Elle ajoute une interdiction définitive d’exercer un métier en contact avec des mineurs.
Enfin, elle préconise la confiscation de l’ensemble du matériel saisi qui a contribué à la réalisation de l’infraction.
Me Anaïs Pronzac, avocate du prévenu, met en avant les difficultés qu’a connues son client dans sa vie:
« Il a été marié à trois reprises avant de se retrouver dans l’isolement et de se réfugier dans ces fichiers prohibés ».
Elle fait part de la honte qui a envahi le prévenu avant de pouvoir s’exprimer et de pouvoir poser des mots sur ce qu’il avait commis.
Elle décrit un repli sur soi-même avec une incapacité à se tourner vers des professionnels, en mesure de prendre en compte ses addictions.
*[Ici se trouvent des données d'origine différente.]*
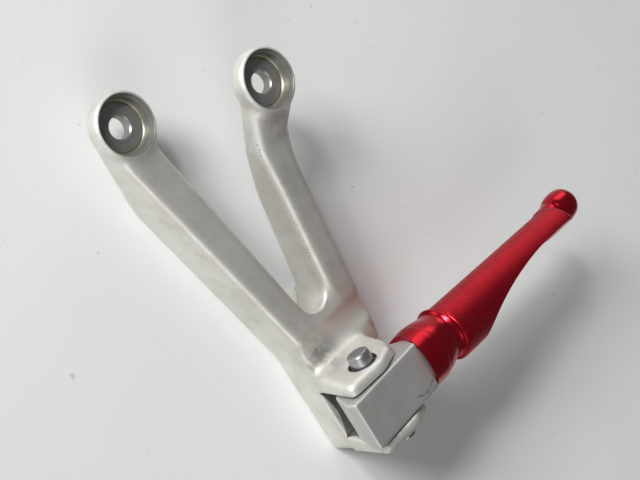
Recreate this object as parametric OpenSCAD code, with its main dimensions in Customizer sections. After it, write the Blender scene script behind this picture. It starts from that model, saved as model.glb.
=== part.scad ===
// Folding passenger footpeg on its cast V-shaped hanger.
// Origin: axis of the long arm's bolt hole, in the face that bolts to the frame.
// +Z runs out along the bolts, +X along the hinge pin, +Y along the folded peg.

/* [Bolt bosses] */
// Diameter of each boss
boss_d = 27.6; // [26:0.2:32]
// Height of a boss along its bolt
boss_h = 10; // [9:0.25:12]
// Diameter of the cup that takes the bolt head
cup_d = 24; // [20:0.2:24.6]
// Depth of the cup
cup_depth = 5.5; // [4:0.25:6.5]
// Diameter of the bolt hole
bolt_hole_d = 9; // [8.4:0.1:10.5]
// Place of the short arm's boss along the hinge pin
boss2_x = 16.6; // [12:0.2:22]
// Place of the short arm's boss along the folded peg
boss2_y = 57.8; // [52:0.2:62]
// Mounting face of the short arm's boss above the long arm's
boss2_z = 15.2; // [12:0.2:17]

/* [Arms] */
// Height of the long arm's flat face
arm_face_z = 8.5; // [7.5:0.25:9]
// Depth of the long arm's channel
arm_depth = 20.5; // [17:0.5:24]
// Depth of the short arm's channel at its knee
arm2_depth = 16; // [13:0.5:18]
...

Me Pronzac, demande une injonction de soins et un suivi sociojudiciaire à titre principal, estimant qu’une incarcération ne s’imposait pas, la dangerosité de son client, apparaissant comme limitée.
Son client ajoute en se tournant vers ses juges : « Je peux vous donner ma parole d’honneur, de ne jamais plus utiliser d’ordinateurs pour ce genre de consultation ! ».
Après en avoir délibéré, le tribunal a suivi les réquisitions de Mme la Procureur de la République, en les aggravant même, en prononçant une obligation de travail et une interdiction définitive de toute activité professionnelle ou bénévole, en lien avec des mineurs.
Le prévenu voit son nom inscrit au Fijais (Fichier judiciaire automatisé des auteurs d’infractions sexuelles ou violentes).
Le prévenu dispose d’un délai de 10 jours pour interjeter appel.